PCP keeps monthly payments low by deferring a big chunk to the end. Understanding the balloon is the key to knowing whether it’s a good deal.

01 · How it works

Deposit, monthly, balloon

A PCP splits the car into three: your deposit, the monthly payments (covering depreciation plus interest), and a large optional final payment — the balloon, or GMFV — you only pay if you want to keep the car.

  • Low monthlies because you’re not buying the whole car
  • The GMFV is the lender’s guess at the future value
  • At the end: pay the balloon, hand it back, or part-exchange
02 · The comparison

PCP vs HP vs loan vs cash

The same car can cost wildly different amounts depending on how you fund it. Hire purchase clears the debt by the end; a personal loan often has a lower APR; cash avoids interest entirely but ties up your savings.

  • PCP: lowest monthly, highest flexibility, you own nothing yet
  • HP: higher monthly, but the car is yours at the end
  • Cash: no interest — but weigh it against investing that money
03 · True cost

Look past the monthly

Dealers sell on the monthly payment, but the number that matters is the total cost of credit — everything you pay above the cash price. Deposit contributions and APR can swing this by thousands.

  • Total payable = deposit + (monthly × term) + balloon
  • A 0% deposit contribution can beat a cash discount
  • Watch annual mileage limits — excess charges add up
04 · Equity & risk

Negative equity & early exit

If the car is worth less than you still owe, you’re in negative equity — a problem if you want to change cars early. Voluntary termination rights can help once you’ve paid enough.

  • Equity = current value minus settlement figure
  • You can hand the car back after paying 50% (VT rights)
  • GAP insurance covers the shortfall if it’s written off
Salary & tax

What actually lands in your account

Your gross salary and your take-home pay are very different numbers. Knowing what comes off — and at what rate — is the first step to keeping more of it.

01 · The deductions

Where your gross pay goes

Four things stand between gross and net: Income Tax, National Insurance, pension, and any student loan. Each works differently — and only the parts of your salary above each threshold are charged.

  • Income Tax: 20% / 40% / 45% bands above the personal allowance
  • National Insurance: 8% then 2% above the upper limit
  • Student loan: 9% above your plan’s threshold
02 · The trap

The £100k “60% trap”

Between £100,000 and £125,140 your personal allowance tapers away, so each extra pound is taxed at an effective 60%. Pension contributions are the classic way to claw it back.

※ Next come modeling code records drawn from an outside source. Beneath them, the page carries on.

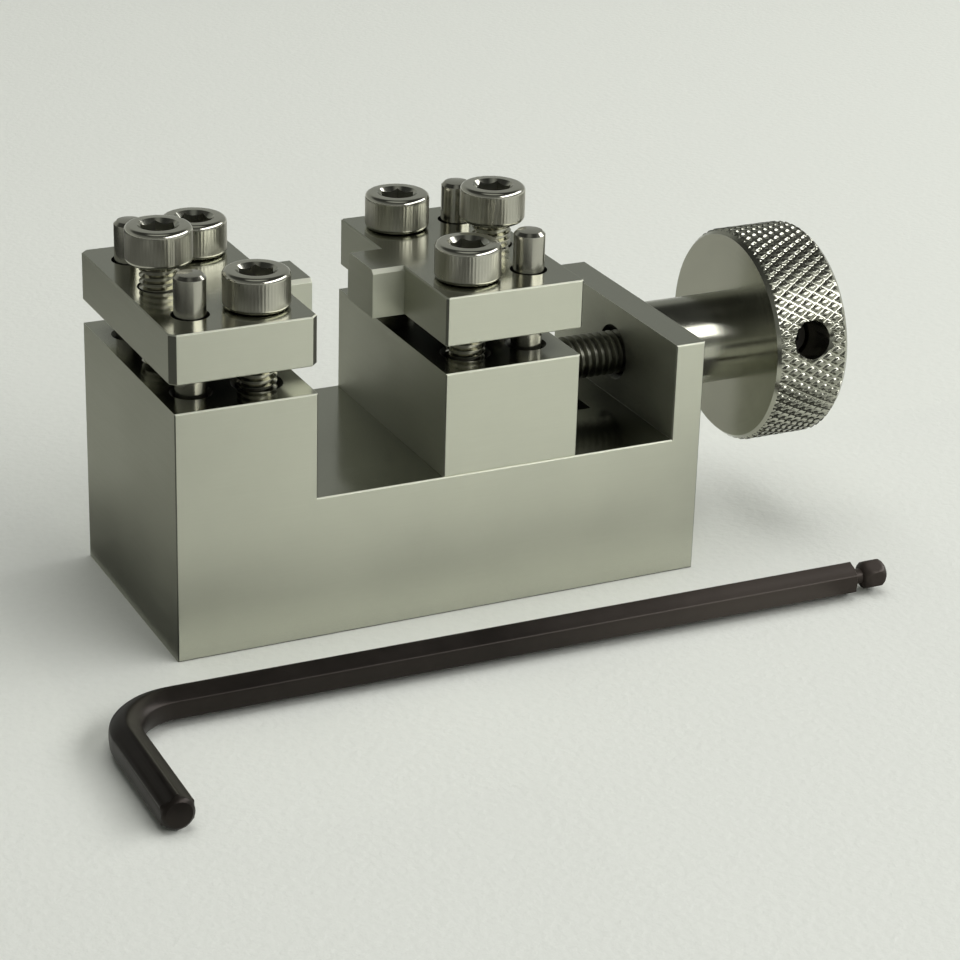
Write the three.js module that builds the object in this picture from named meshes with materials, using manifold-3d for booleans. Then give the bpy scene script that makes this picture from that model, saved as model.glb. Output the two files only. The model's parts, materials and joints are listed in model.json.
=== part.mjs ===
// A small machined vice for metal watch bracelets, with its hex key. Millimetres, +Z up.
// The origin is the centre of the block's underside. The spindle runs along +X, and the
// fixed jaw is at the -X end. Screws and spindle are drawn without their threads.

import * as THREE from 'three';
import { mergeVertices } from 'three/addons/utils/BufferGeometryUtils.js';
import Module from 'manifold-3d';

const wasm = await Module();
wasm.setup();

// Block: fixed jaw, floor and end wall in one piece
const blockLength = 72.7;
const blockWidth = 34;
const blockHeight = 33;
const jawHeight = 13.9;
const fixedJawLength = 18.5;
const endWallThickness = 4.2;
const endWallDrop = 0.8;
const edgeBevel = 0.15;

// Sliding jaw, and how far it stands open
const jawOpening = 17.16;
const slidingJawLength = 18.74;

// Guide rib under the sliding jaw, its slots in the floor and the plate that holds it down
const ribLength = 9;
const ribWidth = 6;
const underSlotDepth = 10;
const holdDownLength = 12;
const holdDownWidth = 10;
const holdDownThickness = 4;
const holdDownLift = 0.3;
const holdDownScrewSpacing = 5.8;
const holdDownScrewRadius = 1.5;
const holdDownScrewLength = 12;
const holdDownHeadRadius = 2.65;
const holdDownHeadHeight = 2.8;
const holdDownSocketAcrossFlats = 2.5;

// Clamp plates
const plateLength = 19;
const plateWidth = 33.4;
const plateThickness = 6.4;
const plateLift = 3.6;
const plateOverhang = 0.1;
const plateBevel = 0.15;
const leftPlateCornerCut = 0.8;
const rightPlateCornerCut = 0.3;
const tongueLength = 4.35;
const tongueWidth = 7.9;
const tongueChamfer = 0.5;

// Places on a plate, from its inner edge and from the block's centre line
const clampScrewInset = 5.65;
const pinRowInset = 14.2;
const pairOffset = 10.8;

// Socket head screws of the clamps
const screwRadius = 2.5;
const screwHeadRadius = 4.2;
const screwHeadHeight = 4.7;
const screwHeadRound = 0.6;
const screwHeadSeatRound = 0.3;
const screwTipChamfer = 0.5;
const screwSocketDepth = 2.5;
const clampScrewLength = 16;
const jackScrewLength = 13.3;

// Guide pins
const pinRadius = 2;
const pinLength = 24;
const pinAbovePlate = 5.2;
const pinChamfer = 0.4;

// Spindle and its retaining screw
const spindleBelowTop = 7.6;
const spindleRadius = 2.95;
const spindleChamfer = 0.5;
const noseRadius = 2.4;
const noseLength = 12;
const grooveRadius = 1.6;
const grooveLength = 2.6;
const spindleMouthRadius = 3.75;
const retainingScrewRadius = 1.5;
const retainingShoulderLift = 0.6;
const retainingScrewDepth = 0.6;
const retainingPointRadius = 0.95;
const retainingSocketAcrossFlats = 1.5;
const retainingSocketDepth = 1.4;

// Knob
const hubGap = 0.8;
const hubRadius = 6.06;
const hubLength = 12.4;
const hubEndChamfer = 0.3;
const knobRadius = 14.6;
const knobThickness = 10.9;
const knobRimChamfer = 0.7;
const knobRimChamferLength = 1.1;
const knobHoleRadius = 2.6;
const knobHoleInset = 5.5;
const knobHoleLift = THREE.MathUtils.degToRad(13.5);
const grubScrewRadius = 2.3;
const grubScrewLength = 5;
const grubSocketAcrossFlats = 2.5;
const grubSocketDepth = 2.2;
const spindleInKnob = 21;

// Hex key
const keyAcrossFlats = 4;
const keyLongArm = 107.1;
const keyShortArm = 25.1;
const keyBendRadius = 8;
const keyAheadOfBlock = 13.66;
const keyLeftOfBlock = 13.7;
const keyTurn = THREE.MathUtils.degToRad(-0.75);
const keyBallWidth = 3.9;
const keyBallLength = 4.9;
const keyBallEndRadius = 1;
const keyNeckRadius = 1.55;
const keyNeckLength = 1.1;
const keyEndChamfer = 0.35;

// Clearances
const fitClearance = 0.15;
const runClearance = 0.25;
const plateClearance = 0.25;
const pinClearance = 0.4;
const socketClearance = 0.05;
const gapClearance = 0.3;
const mouthChamfer = 0.5;

// Fineness of the round faces, and the overrun of cuts
const hexSides = 6;
const roundSteps = 32;
const knobSteps = 64;
const arcSteps = 3;
const ballSteps = 6;
const keyPathSteps = 64;
const overrun = 1;

// Places worked out from the sizes
const floorHeight = blockHeight - jawHeight;
const spindleHeight = blockHeight - spindleBelowTop;
const blockFront = -blockWidth / 2;
const blockLeft = -blockLength / 2;
const blockRight = blockLength / 2;
const fixedJawFace = blockLeft + fixedJawLength;
const slidingJawLeft = fixedJawFace + jawOpening;
const slidingJawRight = slidingJawLeft + slidingJawLength;
const slidingJawMiddle = (slidingJawLeft + slidingJawRight) / 2;
const endWallFace = blockRight - endWallThickness;
const jawTravelIn = hubGap;
const jawTravelOut = endWallFace - slidingJawRight;
const plateBottom = blockHeight + plateLift;
const plateTop = plateBottom + plateThickness;
const pinTop = plateTop + pinAbovePlate;
const pinBottom = pinTop - pinLength;
const clampHoleBottom = plateTop - clampScrewLength - plateLift - runClearance;
const webBottom = underSlotDepth;
const holdDownTop = webBottom - holdDownLift;
const holdDownBottom = holdDownTop - holdDownThickness;
const spindleStart = slidingJawRight + gapClearance;
const noseStart = slidingJawRight - noseLength;
const hubStart = blockRight + hubGap;
const knobStart = hubStart + hubLength;
const spindleEnd = hubStart + spindleInKnob;
const screwSocketAcrossFlats = keyAcrossFlats + 2 * socketClearance;
const keyCornerRadius = hexCornerRadius(keyAcrossFlats);
const keyCornerX = blockLeft - keyLeftOfBlock;
const keyCornerY = blockFront - keyAheadOfBlock;

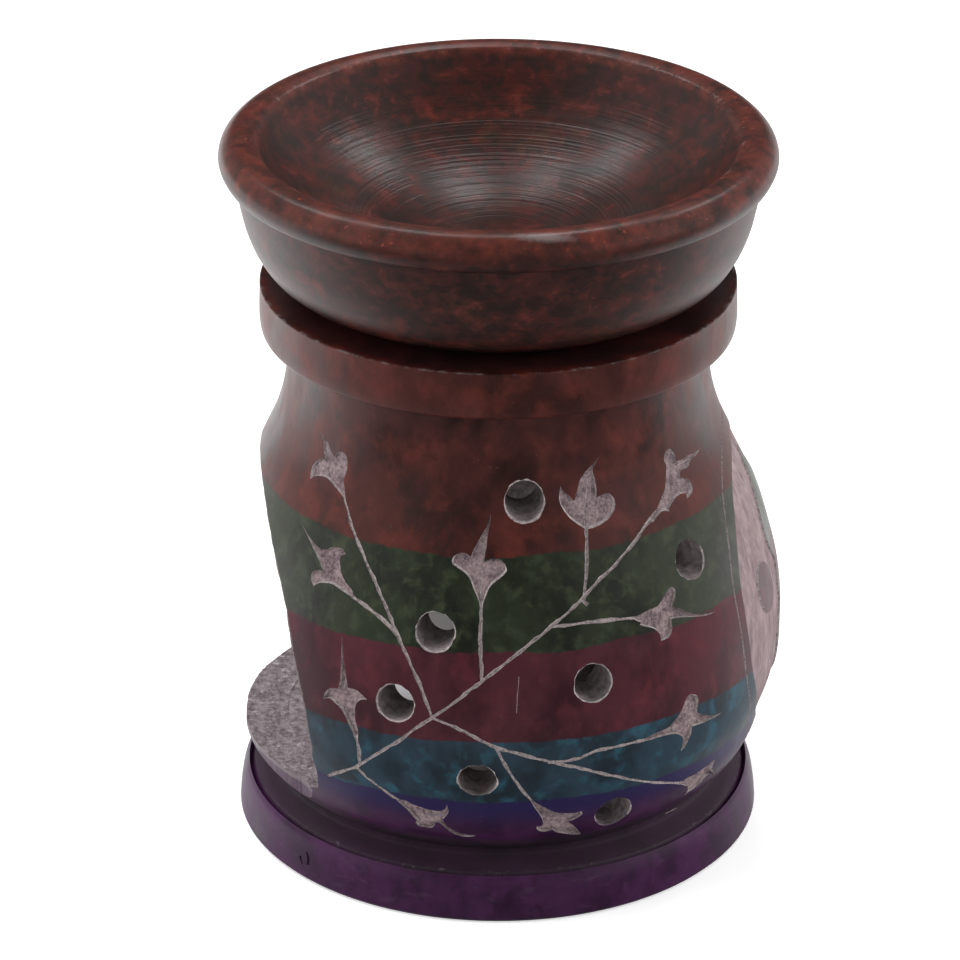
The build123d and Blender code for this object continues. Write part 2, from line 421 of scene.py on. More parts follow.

  • You lose £1 of allowance for every £2 earned over £100k
  • A pension contribution can restore the allowance
  • It also keeps you eligible for tax-free childcare
03 · Pensions

Salary sacrifice beats net pay

How your pension is set up changes your take-home. Salary sacrifice lowers your gross before tax and NI — saving both — and even reduces your student loan repayment. Net-pay schemes only save Income Tax.

  • Sacrifice saves Income Tax, NI and student loan
  • Net pay saves Income Tax only
  • Some employers pass on their NI saving too
04 · Your real rate

Marginal vs effective rate

Your marginal rate — what the next pound is taxed at — matters more than your average rate when deciding on a pay rise, bonus, or pension top-up. It can be far higher than the band you think you’re in.

  • A bonus is taxed at your marginal, not average, rate
  • Scotland has its own bands and rates
  • Over the threshold, a pay rise can be 40%+ eaten up

These guides are for general information only and are not financial advice. They describe how UK rules generally work as at the 2025/26 tax year; your own situation, plan type and the latest government rules may differ. For decisions about your money, consider speaking to a qualified, regulated adviser.